Diese hatten Tunesien 1977 mit dem damals einjährigen Rafram verlassen – so wie die überwiegende Mehrheit der tunesischen Juden. Der politische und gesellschaftliche Druck auf die Gemeinde war nach der Unabhängigkeit Tunesiens von Frankreich 1956 und dem Sechstagekrieg zwischen Israel und arabischen Staaten 1967 immer größer geworden. Doch das Leben der konservativen Gemeinde aus Djerba wurde in Israel weitergeführt. „Wir haben in einer tunesischen Blase gelebt, den Dialekt gesprochen, tunesisch gekocht. Wir sind als Tunesier aufgewachsen. Wir sind Tunesier“, sagt Chaddad.

2015 beschließt der Künstler, sich in Tunis niederzulassen. Keine leichte Entscheidung, denn die Kunstszene ist ausgesprochen klein. „Die Leute interessieren sich nicht wirklich für zeitgenössische Kunst. Viele Künstler sind noch in der dekorativen Phase, wie in Europa zu Beginn des 20. Jahrhunderts. Sie wollen gefallen, nicht kritisieren“, beklagt er. Dabei lasse sich Kunst nicht losgelöst von ihrem Entstehungskontext betrachten. „Sie ist privat, also ist sie politisch“, sagt Chaddad.

Omnipräsent in Chaddads Werken sind Strecken, Karten, der Transit von einem zeitlichen oder geografischen Ort zum anderen. Sei es in dem von einem Unfall verbeulten Sammeltaxi, das die Route Djerba-Tunis gefahren ist, der Verbindung von Vergangenheit und Gegenwart des jüdischen Tunesiens, den Widersprüchen zwischen der konservativen Gemeinde in Djerba und den liberalen Juden der Hauptstadt, oder im Titel mit seiner Referenz an die sieben guten und die sieben schlechten Jahre der monotheistischen Religionen.

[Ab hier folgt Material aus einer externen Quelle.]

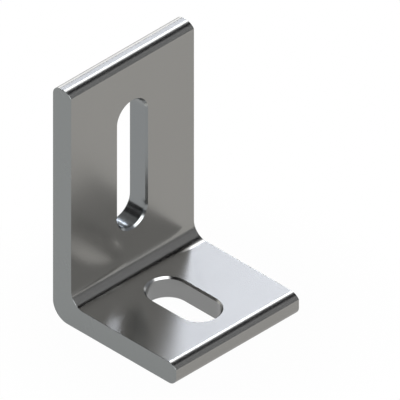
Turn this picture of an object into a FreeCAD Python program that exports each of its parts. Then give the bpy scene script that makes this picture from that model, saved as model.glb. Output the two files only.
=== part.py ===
import FreeCAD, Part
import math
import os

# An angle bracket sawn from one aluminium extrusion. A foot lies flat, and a leg stands up from its heel.
# X runs across the bracket, the foot points along -Y, and the leg rises along +Z.
# The origin is on the underside, at the middle of the foot's slot. Sizes are in millimetres.

# Outside sizes
bracket_width = 50.8
foot_length = 50.8  # from the leg's back to the toe
leg_height = 82.6  # from the underside to the top of the leg
foot_thickness = 7.5
leg_thickness = 7.5

# Rounds of the extruded section
heel_radius = 6.0  # outside of the bend
bend_radius = 5.0  # inside of the bend
corner_radius = 3.0  # outer corner at the leg's top and at the toe
nose_radius = 4.1  # crown of the leg's top and of the toe
nose_turn = 53.0  # degrees that the crown turns before the flat face cuts it

# Slot through the leg, open along its height
leg_slot_width = 11.6
leg_slot_above_bend = 10.2  # web left between the inner bend and the slot
leg_slot_below_top = 15.1  # web left between the slot and the top of the leg

# Slot through the foot, open along its length
foot_slot_width = 12.9
foot_slot_off_bend = 3.1  # web left between the inner bend and the slot
foot_slot_off_toe = 9.4  # web left between the slot and the toe

# Both slots are broken by the same chamfer at both of their faces.
slot_chamfer = 0.6

# Ends of the slots, as a run from the leg's back and a rise from the underside
foot_slot_start = leg_thickness + bend_radius + foot_slot_off_bend
foot_slot_end = foot_length - foot_slot_off_toe
leg_slot_start = foot_thickness + bend_radius + leg_slot_above_bend
leg_slot_end = leg_height - leg_slot_below_top

# The foot slot's middle is the origin, so the leg's back lies this far along +Y.
leg_back_y = (foot_slot_start + foot_slot_end) / 2

ACROSS = FreeCAD.Vector(1, 0, 0)
TO_TOE = FreeCAD.Vector(0, -1, 0)
UP = FreeCAD.Vector(0, 0, 1)


def section_point(run, rise, x=0.0):
    """The point a run from the leg's back towards the toe, a rise above the underside and x across."""
    return FreeCAD.Vector(x, leg_back_y - run, rise)


def arc_points(run, rise, radius, start, end):
    """Start, middle and end points of an arc about a centre, with its angles in degrees from the toe's way."""
    points = []
    for degrees in (start, (start + end) / 2, end):
        angle = math.radians(degrees)
        x = -bracket_width / 2
        points.append(section_point(run + radius * math.cos(angle), rise + radius * math.sin(angle), x))
    return points


def nose_arc(face_run, top_rise):
    """The crown that leaves a top face without an edge and ends where the flat face at face_run cuts it."""
    centre_run = face_run - nose_radius * math.sin(math.radians(nose_turn))
    return arc_points(centre_run, top_rise - nose_radius, nose_radius, 90, 90 - nose_turn)


def section_face():
    """The extruded section: six arcs, each joined to the next by a straight edge."""
    arcs = [
        arc_points(heel_radius, heel_radius, heel_radius, 270, 180),
        arc_points(corner_radius, leg_height - corner_radius, corner_radius, 180, 90),
        nose_arc(leg_thickness, leg_height),
        arc_points(leg_thickness + bend_radius, foot_thickness + bend_radius, bend_radius, 180, 270),
        nose_arc(foot_length, foot_thickness),
        arc_points(foot_length - corner_radius, corner_radius, corner_radius, 0, -90),
    ]
    edges = []
    for points, following in zip(arcs, arcs[1:] + arcs[:1]):
        edges.append(Part.Arc(*points).toShape())
        edges.append(Part.LineSegment(points[-1], following[0]).toShape())
    return Part.Face(Part.Wire(edges))


def round_ended_bar(low, high, bar_width, through, depth):
    """A bar with half-round ends that reach low and high, swept by depth along the through direction."""
    along = (high - low).normalize()
    side = through.cross(along) * (bar_width / 2)
    reach = along * (bar_width / 2)
    first, last = low + reach, high - reach
    edges = [
        Part.LineSegment(first + side, last + side).toShape(),
        Part.Arc(last + side, high, last - side).toShape(),
        Part.LineSegment(last - side, first - side).toShape(),
        Part.Arc(first - side, low, first + side).toShape(),
    ]
    return Part.Face(Part.Wire(edges)).extrude(through * depth)


def cut_slot(body, cutter, through):
    """The body with the cutter taken out of it, and the slot's rim chamfered at both faces."""
    body = body.cut(cutter)
    around = FreeCAD.BoundBox(cutter.BoundBox)
    around.enlarge(slot_chamfer / 2)
    rim = []
    for edge in body.Edges:
        box = edge.BoundBox
        spread = FreeCAD.Vector(box.XLength, box.YLength, box.ZLength)
        lies_in_face = abs(spread.dot(through)) < slot_chamfer / 2
        if lies_in_face and around.isInside(box):
            rim.append(edge)
    return body.makeChamfer(slot_chamfer, rim)


def l_foot():
    """The whole bracket as one solid."""
    body = section_face().extrude(ACROSS * bracket_width)
    leg_cutter = round_ended_bar(
        section_point(-slot_chamfer, leg_slot_start),
        section_point(-slot_chamfer, leg_slot_end),
        leg_slot_width,
        TO_TOE,
        leg_thickness + 2 * slot_chamfer,
    )
    foot_cutter = round_ended_bar(
        section_point(foot_slot_start, -slot_chamfer),
        section_point(foot_slot_end, -slot_chamfer),
        foot_slot_width,
        UP,
        foot_thickness + 2 * slot_chamfer,
    )
    body = cut_slot(body, leg_cutter, TO_TOE)
    return cut_slot(body, foot_cutter, UP)


os.makedirs("parts", exist_ok=True)
bracket = l_foot()
bracket.exportStep("parts/l_foot.step")
print("l_foot: solids", len(bracket.Solids), "valid", bracket.isValid(), "volume", round(bracket.Volume, 1))
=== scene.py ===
import math

import bpy
import numpy as np
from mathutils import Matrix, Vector


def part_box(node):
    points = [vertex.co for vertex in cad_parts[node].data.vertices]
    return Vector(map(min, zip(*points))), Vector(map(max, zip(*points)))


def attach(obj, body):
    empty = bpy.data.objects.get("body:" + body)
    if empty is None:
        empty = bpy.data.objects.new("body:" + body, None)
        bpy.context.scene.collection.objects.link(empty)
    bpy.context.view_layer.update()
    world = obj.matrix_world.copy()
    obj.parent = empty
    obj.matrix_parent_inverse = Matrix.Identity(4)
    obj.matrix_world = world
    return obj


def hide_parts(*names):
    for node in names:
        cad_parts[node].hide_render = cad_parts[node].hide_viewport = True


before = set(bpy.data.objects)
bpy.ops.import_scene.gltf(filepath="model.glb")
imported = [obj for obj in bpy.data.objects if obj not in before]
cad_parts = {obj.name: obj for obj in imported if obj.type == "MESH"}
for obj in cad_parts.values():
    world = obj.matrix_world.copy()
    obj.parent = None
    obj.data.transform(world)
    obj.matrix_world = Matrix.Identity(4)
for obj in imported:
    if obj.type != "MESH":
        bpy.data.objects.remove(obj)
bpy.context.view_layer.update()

# An angle bracket sawn from one aluminium extrusion, seen from above its toe's left corner.
# The section lies in the plane of run and rise. Run goes from the leg's back to the toe, rise goes up
# from the underside, and the extrusion runs along X. All sizes are in metres.

MM = 0.001

# Outside sizes, as the frame's own node has them
bracket_low, bracket_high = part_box("l_foot")
half_width = bracket_high.x
leg_back_y = bracket_high.y
foot_length = bracket_high.y - bracket_low.y
leg_height = bracket_high.z
foot_thickness = 7.5 * MM
leg_thickness = 7.5 * MM

# Rounds of the extruded section
heel_radius = 6.0 * MM
bend_radius = 5.0 * MM
corner_radius = 3.0 * MM
nose_radius = 4.1 * MM
nose_turn = math.radians(53.0)
nose_edge_round = 0.25 * MM  # the soft edge between a crown and its flat face
saw_edge_break = 0.12 * MM  # the deburred edge round each sawn end

# Slots, each from one end of its opening to the other
slot_chamfer = 0.6 * MM
leg_slot = {"start": 22.7 * MM, "end": 67.5 * MM, "half": 5.8 * MM}
foot_slot = {"start": 15.6 * MM, "end": 41.4 * MM, "half": 6.45 * MM}

# How finely each run of the section is divided
ARC_STEPS = 12  # corner, crown, and each quarter of a slot's round end beside the side edges
EDGE_STEPS = 3  # of the crown's steps, those on its soft edge
BEND_STEPS = 20
SLOT_STEPS = 24  # straight part of a slot's side
SIDE_STEPS = 2 * ARC_STEPS + SLOT_STEPS
ACROSS_STEPS = 24
WALL_STEPS = 3  # across the thickness
RING_STEPS = 4  # from a slot's rim to the edge of its flat face
BREAK_STEPS = 3

WELD_DISTANCE = 1e-8

RUN, RISE = range(2)  # the two parts of a section point
SKIN, SAWN, LEG_SLOT_WALL, FOOT_SLOT_WALL = range(4)


def arc(centre, radius, start, end, steps, hollow=False):
    """Points centre + radius * (cos t, sin t) for t from start to end in degrees, with outward directions.

    A hollow arc has the metal outside it, so its outward directions point to its centre.
    """
    turn = np.radians(np.linspace(start, end, steps + 1))
    way = np.stack([np.cos(turn), np.sin(turn)], axis=1)
    return np.array(centre) + radius * way, -way if hollow else way


def straight(first, last, way, steps):
    """Points (1 - s) * first + s * last for s from 0 to 1, all with the one outward direction."""
    s = np.linspace(0.0, 1.0, steps + 1)[:, None]
    points = (1 - s) * np.array(first) + s * np.array(last)
    return points, np.tile(np.array(way, float), (steps + 1, 1))


def turned(run):
    """The same run from its end to its start."""
    points, ways = run
    return points[::-1], ways[::-1]


def joined(*runs):
    """The runs one after the other, without the point that each shares with the one before."""
    points = [runs[0][0]] + [p[1:] for p, _ in runs[1:]]
    ways = [runs[0][1]] + [w[1:] for _, w in runs[1:]]
    return np.concatenate(points), np.concatenate(ways)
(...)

Dieser spiegele die Widersprüche der Gesellschaft wider, erläutert Chaddad. „Die Leute lieben Tunesien und wollen es so schnell wie möglich verlassen. Sie wollen selbst migrieren, aber hassen Migranten.“ Im Ausland seien sie auf einmal stolz, Tunesier zu ein. „Alles ist bipolar: das Verhältnis zur Religion, zum Alkohol, zum Fastenmonat Ramadan.“ Ob die guten sieben Jahre in der Vergangenheit oder in der Zukunft lägen, wolle er den Betrachtenden überlassen. Er wolle sie nur ermutigen, Dinge infrage zu stellen. Auch die Nostalgie, wenn es um das vermeintlich gute Zusammenleben von Juden und Nichtjuden in Tunesien gehe. Denn mit einem Verweis auf „die guten alten Zeiten“ würden Unterdrückung, Übergriffe und Antisemitismus zu oft weggewischt, statt sich mit der Vergangenheit auseinanderzusetzen.